**DIRECTIONS**
Give again only the lines beginning with the one that contains "What build123d script" and ending with the one that contains "side_x = 234.4"; include both of those lines.

(Dataset entries)

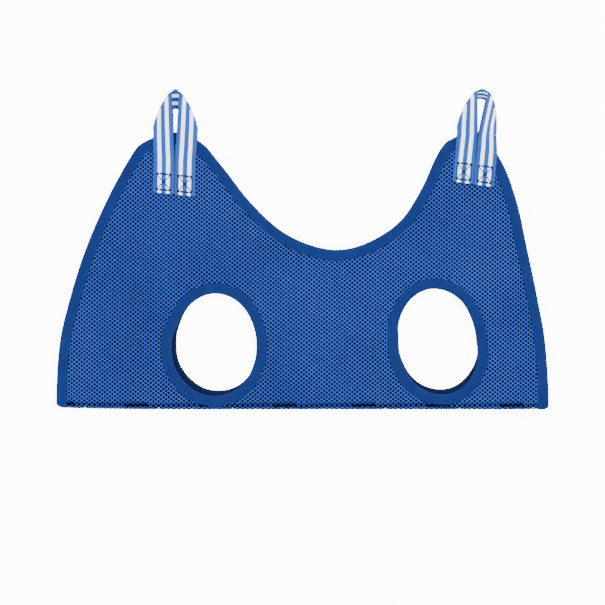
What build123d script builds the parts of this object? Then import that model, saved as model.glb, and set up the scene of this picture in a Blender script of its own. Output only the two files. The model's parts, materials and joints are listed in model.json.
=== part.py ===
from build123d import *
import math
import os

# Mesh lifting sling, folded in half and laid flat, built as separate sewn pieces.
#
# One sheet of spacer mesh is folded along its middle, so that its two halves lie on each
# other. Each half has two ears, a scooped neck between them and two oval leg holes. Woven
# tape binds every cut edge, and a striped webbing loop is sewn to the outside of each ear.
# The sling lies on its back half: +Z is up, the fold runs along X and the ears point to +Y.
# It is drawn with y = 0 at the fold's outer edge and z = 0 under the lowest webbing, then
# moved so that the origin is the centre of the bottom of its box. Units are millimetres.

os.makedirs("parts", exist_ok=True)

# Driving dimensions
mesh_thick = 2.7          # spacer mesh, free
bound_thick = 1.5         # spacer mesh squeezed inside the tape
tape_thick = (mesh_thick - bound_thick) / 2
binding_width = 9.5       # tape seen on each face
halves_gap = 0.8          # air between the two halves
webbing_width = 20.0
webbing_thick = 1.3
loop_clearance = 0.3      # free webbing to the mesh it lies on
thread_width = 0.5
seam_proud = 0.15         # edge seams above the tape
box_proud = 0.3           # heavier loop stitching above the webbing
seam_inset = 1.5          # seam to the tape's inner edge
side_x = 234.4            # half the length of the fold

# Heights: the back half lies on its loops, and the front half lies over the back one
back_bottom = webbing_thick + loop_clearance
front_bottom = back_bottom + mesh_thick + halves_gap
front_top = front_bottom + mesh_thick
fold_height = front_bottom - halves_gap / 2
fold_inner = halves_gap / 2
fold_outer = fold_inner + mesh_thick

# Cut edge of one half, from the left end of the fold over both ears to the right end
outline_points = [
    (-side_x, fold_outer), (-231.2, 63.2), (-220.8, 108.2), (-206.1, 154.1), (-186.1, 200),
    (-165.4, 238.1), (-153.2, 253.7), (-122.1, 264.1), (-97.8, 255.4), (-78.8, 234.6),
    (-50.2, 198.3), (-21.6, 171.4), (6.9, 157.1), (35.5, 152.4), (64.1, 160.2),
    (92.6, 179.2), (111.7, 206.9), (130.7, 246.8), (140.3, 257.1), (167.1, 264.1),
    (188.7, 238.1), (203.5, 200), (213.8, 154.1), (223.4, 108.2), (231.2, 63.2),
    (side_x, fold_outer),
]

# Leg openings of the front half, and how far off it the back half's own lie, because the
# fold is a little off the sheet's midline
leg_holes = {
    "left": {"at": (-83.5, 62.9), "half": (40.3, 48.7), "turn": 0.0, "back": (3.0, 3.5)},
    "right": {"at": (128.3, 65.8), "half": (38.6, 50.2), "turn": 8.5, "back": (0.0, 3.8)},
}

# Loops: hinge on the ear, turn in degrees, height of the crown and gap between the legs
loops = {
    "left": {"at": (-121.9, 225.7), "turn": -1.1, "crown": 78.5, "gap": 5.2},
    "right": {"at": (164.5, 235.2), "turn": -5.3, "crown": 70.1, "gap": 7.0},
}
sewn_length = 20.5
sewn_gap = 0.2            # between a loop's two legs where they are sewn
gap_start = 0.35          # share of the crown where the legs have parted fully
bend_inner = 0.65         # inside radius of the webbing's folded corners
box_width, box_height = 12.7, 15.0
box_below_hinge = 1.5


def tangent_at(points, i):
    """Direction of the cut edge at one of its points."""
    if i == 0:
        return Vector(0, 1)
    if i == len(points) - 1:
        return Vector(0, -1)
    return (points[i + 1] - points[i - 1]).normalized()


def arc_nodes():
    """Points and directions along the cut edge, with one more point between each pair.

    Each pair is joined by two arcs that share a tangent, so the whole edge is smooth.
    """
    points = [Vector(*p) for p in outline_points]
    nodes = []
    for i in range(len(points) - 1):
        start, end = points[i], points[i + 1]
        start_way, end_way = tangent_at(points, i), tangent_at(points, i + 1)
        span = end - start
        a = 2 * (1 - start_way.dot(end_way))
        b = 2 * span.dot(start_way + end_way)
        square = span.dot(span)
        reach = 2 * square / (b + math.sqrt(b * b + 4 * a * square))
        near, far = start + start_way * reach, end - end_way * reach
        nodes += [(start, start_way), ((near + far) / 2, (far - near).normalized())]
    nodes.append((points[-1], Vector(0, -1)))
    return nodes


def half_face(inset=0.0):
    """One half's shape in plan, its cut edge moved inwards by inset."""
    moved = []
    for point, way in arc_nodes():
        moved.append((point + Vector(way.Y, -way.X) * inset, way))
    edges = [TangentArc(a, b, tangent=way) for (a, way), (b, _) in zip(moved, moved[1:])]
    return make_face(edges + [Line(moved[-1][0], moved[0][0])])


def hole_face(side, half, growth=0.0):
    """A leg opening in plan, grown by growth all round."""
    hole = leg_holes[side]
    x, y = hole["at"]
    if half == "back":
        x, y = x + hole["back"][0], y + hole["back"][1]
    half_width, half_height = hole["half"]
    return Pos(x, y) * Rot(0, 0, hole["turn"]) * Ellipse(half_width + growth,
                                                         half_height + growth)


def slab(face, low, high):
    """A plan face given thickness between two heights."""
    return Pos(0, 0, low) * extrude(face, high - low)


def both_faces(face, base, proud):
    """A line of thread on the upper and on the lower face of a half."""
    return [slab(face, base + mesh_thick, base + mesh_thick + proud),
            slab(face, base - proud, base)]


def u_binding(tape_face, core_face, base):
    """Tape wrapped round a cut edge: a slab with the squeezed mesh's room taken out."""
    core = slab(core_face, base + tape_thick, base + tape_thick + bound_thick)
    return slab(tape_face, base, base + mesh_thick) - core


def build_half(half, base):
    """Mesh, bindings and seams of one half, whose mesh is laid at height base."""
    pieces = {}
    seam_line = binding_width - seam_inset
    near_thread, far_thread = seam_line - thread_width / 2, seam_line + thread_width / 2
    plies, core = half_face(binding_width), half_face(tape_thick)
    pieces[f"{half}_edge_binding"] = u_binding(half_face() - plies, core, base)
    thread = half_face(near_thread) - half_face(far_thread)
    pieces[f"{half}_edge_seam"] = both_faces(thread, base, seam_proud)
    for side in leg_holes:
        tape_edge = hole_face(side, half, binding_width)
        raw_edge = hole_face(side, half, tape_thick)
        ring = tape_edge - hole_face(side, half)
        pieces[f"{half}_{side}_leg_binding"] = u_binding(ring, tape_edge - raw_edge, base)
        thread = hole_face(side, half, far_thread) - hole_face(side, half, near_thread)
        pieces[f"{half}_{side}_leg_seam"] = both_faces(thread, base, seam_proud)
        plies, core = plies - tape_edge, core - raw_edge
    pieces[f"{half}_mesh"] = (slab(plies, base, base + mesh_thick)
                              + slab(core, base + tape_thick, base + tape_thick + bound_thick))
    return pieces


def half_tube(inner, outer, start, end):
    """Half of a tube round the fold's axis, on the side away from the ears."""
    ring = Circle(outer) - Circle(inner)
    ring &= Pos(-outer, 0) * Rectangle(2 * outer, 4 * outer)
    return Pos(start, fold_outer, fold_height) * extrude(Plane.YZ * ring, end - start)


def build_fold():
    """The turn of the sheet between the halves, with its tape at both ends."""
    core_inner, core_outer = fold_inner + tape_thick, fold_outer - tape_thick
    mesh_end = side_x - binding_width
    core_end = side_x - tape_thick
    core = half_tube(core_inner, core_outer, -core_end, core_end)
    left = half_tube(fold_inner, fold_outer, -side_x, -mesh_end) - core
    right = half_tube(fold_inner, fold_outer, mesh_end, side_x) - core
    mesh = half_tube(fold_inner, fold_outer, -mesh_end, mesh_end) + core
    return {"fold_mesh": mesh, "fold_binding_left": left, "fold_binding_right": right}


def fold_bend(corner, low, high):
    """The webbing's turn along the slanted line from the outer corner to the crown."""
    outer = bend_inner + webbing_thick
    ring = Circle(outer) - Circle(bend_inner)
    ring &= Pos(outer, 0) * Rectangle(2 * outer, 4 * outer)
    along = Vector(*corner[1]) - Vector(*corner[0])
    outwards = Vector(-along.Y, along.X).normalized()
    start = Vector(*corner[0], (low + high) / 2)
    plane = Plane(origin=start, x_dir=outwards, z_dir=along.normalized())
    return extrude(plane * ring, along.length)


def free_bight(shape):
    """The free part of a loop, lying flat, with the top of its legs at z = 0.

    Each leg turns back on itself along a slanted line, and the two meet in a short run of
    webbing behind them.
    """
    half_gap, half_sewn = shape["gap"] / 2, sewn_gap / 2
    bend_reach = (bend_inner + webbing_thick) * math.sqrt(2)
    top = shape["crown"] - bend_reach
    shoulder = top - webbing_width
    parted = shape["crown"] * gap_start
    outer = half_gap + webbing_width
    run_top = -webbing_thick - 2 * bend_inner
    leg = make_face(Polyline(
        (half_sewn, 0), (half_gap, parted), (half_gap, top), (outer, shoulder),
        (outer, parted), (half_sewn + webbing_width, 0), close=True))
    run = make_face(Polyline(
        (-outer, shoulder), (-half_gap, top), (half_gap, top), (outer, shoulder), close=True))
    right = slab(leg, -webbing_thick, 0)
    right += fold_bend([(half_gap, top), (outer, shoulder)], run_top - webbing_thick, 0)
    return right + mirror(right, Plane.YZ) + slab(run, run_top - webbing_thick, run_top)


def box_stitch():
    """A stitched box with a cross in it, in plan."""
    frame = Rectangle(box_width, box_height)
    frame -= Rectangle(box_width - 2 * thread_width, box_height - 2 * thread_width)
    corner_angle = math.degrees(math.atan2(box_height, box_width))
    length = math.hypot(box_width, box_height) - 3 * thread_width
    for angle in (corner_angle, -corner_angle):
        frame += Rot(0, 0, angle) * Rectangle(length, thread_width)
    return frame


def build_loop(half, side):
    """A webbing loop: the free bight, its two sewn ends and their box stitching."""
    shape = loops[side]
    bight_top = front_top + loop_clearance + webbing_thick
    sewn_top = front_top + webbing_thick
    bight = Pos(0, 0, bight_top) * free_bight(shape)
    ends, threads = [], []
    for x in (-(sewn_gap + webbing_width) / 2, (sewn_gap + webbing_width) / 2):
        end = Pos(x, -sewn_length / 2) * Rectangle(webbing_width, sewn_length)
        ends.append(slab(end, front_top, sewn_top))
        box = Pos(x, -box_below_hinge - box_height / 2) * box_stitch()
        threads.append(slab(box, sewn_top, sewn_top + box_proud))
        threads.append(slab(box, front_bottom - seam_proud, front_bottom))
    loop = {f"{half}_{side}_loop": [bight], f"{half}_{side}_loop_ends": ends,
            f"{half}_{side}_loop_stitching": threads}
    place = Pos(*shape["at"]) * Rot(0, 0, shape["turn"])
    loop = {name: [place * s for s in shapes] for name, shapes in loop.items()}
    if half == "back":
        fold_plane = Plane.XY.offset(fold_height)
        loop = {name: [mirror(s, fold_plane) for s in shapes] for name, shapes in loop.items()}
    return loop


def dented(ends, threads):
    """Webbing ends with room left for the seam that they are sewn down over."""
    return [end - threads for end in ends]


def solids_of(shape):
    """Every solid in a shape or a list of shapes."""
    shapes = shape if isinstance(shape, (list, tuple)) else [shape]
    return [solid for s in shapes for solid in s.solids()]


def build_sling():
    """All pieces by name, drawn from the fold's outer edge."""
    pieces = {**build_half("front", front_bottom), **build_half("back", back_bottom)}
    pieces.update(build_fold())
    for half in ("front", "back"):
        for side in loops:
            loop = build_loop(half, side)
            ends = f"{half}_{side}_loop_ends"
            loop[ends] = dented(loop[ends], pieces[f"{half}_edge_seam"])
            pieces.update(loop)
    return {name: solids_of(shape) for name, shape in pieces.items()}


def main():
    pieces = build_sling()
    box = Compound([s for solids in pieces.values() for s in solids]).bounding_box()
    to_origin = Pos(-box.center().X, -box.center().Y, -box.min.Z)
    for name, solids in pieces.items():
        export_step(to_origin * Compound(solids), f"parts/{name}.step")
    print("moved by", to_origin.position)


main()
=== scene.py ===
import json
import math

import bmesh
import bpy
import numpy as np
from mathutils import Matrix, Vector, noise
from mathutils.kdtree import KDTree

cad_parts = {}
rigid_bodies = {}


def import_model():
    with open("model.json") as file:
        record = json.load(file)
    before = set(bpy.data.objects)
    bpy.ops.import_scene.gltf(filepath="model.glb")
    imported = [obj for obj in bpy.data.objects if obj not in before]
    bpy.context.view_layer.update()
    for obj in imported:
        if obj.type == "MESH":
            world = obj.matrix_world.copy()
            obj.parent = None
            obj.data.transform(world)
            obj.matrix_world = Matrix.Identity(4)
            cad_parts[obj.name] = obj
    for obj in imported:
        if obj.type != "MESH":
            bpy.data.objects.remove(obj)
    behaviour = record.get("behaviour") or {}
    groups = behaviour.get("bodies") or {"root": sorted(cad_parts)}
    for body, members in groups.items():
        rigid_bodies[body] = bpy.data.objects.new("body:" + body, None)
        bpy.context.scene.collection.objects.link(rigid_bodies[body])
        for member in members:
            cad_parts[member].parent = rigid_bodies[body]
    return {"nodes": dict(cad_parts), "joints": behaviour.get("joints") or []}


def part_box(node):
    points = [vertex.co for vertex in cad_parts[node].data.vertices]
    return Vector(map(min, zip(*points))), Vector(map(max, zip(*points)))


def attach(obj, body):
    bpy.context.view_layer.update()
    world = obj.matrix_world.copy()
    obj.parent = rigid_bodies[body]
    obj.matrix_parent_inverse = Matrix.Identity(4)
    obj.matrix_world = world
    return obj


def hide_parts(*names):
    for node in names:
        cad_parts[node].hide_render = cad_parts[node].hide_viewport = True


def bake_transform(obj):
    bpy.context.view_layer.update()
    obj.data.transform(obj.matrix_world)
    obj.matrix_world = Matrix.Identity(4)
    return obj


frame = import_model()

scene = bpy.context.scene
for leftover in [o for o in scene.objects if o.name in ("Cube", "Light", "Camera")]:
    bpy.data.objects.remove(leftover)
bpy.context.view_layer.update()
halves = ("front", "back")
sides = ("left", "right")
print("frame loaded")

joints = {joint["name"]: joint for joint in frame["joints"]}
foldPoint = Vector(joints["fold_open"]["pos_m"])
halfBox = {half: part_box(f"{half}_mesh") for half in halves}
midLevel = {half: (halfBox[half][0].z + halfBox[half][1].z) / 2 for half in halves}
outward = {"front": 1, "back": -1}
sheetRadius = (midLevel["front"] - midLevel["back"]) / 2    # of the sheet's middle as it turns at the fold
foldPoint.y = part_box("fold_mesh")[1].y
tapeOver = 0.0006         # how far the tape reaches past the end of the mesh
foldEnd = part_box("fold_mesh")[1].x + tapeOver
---
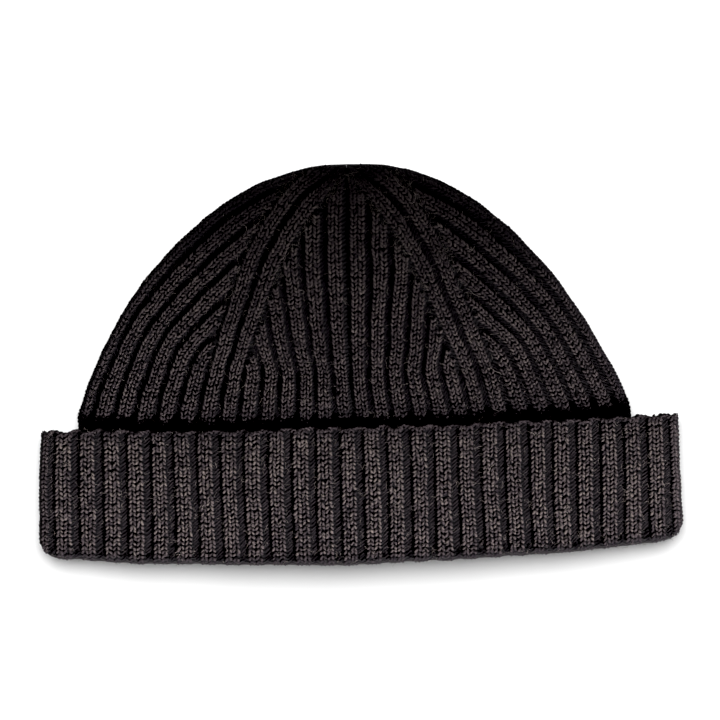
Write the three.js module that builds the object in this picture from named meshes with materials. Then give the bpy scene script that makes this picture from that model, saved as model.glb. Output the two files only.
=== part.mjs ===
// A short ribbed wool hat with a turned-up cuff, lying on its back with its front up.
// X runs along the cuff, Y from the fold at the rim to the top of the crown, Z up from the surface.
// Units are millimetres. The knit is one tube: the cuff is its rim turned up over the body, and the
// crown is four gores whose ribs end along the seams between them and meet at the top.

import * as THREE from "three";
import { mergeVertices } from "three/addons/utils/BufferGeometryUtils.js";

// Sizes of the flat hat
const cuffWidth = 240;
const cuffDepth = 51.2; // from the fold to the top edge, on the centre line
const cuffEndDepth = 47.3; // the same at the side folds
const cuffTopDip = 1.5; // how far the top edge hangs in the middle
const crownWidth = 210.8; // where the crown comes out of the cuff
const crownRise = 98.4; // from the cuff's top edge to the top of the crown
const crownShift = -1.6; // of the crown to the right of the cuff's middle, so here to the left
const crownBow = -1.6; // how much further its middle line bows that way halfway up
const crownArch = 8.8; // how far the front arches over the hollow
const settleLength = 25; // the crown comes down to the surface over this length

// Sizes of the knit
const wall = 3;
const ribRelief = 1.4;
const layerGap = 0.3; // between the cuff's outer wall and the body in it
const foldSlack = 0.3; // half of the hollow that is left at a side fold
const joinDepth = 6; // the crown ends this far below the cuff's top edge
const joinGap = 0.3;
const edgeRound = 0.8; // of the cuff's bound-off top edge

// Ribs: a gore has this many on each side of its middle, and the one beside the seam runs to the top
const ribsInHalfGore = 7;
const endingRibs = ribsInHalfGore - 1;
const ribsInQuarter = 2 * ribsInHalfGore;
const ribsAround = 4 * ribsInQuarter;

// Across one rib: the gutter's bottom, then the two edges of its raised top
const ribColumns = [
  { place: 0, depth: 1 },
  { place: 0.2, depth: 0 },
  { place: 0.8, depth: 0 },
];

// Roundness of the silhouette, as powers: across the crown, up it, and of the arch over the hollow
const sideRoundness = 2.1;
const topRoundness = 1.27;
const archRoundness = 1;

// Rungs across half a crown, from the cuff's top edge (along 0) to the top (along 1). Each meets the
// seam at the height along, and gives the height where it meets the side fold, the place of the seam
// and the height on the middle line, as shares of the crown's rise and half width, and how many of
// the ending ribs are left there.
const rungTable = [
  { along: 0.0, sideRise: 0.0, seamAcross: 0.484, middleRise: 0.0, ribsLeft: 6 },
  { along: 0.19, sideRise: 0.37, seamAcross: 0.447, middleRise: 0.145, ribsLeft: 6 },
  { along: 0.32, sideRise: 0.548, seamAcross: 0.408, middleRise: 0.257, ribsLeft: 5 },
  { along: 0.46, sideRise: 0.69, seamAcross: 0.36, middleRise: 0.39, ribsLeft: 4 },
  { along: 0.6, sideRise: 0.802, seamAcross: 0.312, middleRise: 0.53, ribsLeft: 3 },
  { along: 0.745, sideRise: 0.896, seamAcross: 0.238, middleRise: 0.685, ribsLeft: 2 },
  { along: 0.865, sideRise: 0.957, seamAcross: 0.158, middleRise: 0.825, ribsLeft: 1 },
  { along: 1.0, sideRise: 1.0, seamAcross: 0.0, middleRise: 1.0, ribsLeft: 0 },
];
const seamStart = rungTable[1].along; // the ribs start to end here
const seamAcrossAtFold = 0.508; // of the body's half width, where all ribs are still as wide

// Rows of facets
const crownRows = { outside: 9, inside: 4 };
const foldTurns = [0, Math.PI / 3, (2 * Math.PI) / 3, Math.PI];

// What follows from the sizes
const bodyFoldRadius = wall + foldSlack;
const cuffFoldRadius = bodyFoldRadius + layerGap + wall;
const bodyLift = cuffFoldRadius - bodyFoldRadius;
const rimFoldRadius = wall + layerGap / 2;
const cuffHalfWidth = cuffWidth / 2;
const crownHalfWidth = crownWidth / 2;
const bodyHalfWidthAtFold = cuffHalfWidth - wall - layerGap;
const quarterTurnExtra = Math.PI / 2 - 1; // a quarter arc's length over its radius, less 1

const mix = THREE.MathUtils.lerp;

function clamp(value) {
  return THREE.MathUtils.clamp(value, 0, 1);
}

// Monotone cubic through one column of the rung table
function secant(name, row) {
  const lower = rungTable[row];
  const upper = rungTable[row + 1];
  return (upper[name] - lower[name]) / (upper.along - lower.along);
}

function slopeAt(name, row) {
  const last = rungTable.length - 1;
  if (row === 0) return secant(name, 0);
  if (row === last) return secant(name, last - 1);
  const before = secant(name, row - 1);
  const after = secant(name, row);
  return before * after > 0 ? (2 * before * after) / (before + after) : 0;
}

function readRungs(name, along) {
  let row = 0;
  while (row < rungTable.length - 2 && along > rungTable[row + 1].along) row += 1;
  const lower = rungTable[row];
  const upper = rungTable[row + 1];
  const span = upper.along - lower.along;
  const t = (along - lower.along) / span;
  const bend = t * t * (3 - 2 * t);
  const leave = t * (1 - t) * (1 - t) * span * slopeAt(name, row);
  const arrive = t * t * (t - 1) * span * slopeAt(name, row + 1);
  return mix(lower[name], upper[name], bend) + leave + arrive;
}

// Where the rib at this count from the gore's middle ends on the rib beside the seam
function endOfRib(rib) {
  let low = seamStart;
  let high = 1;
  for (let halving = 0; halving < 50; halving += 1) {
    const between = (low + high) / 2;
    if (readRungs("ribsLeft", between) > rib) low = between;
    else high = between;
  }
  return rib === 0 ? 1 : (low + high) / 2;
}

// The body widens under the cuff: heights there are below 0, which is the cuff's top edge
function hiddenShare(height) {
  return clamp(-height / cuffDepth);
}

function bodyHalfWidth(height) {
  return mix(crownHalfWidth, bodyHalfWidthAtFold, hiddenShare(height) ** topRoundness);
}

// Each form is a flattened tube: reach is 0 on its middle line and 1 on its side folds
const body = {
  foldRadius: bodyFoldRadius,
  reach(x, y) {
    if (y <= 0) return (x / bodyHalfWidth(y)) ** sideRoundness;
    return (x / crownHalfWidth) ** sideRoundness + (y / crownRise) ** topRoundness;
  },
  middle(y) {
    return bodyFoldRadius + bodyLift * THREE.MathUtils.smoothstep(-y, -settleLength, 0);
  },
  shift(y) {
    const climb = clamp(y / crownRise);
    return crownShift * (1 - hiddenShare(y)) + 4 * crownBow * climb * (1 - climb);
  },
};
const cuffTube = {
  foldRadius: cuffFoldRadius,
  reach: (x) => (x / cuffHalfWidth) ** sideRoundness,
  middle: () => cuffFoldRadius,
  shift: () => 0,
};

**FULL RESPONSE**
What build123d script builds the parts of this object? Then import that model, saved as model.glb, and set up the scene of this picture in a Blender script of its own. Output only the two files. The model's parts, materials and joints are listed in model.json.
=== part.py ===
from build123d import *
import math
import os

# Mesh lifting sling, folded in half and laid flat, built as separate sewn pieces.
#
# One sheet of spacer mesh is folded along its middle, so that its two halves lie on each
# other. Each half has two ears, a scooped neck between them and two oval leg holes. Woven
# tape binds every cut edge, and a striped webbing loop is sewn to the outside of each ear.
# The sling lies on its back half: +Z is up, the fold runs along X and the ears point to +Y.
# It is drawn with y = 0 at the fold's outer edge and z = 0 under the lowest webbing, then
# moved so that the origin is the centre of the bottom of its box. Units are millimetres.

os.makedirs("parts", exist_ok=True)

# Driving dimensions
mesh_thick = 2.7          # spacer mesh, free
bound_thick = 1.5         # spacer mesh squeezed inside the tape
tape_thick = (mesh_thick - bound_thick) / 2
binding_width = 9.5       # tape seen on each face
halves_gap = 0.8          # air between the two halves
webbing_width = 20.0
webbing_thick = 1.3
loop_clearance = 0.3      # free webbing to the mesh it lies on
thread_width = 0.5
seam_proud = 0.15         # edge seams above the tape
box_proud = 0.3           # heavier loop stitching above the webbing
seam_inset = 1.5          # seam to the tape's inner edge
side_x = 234.4            # half the length of the fold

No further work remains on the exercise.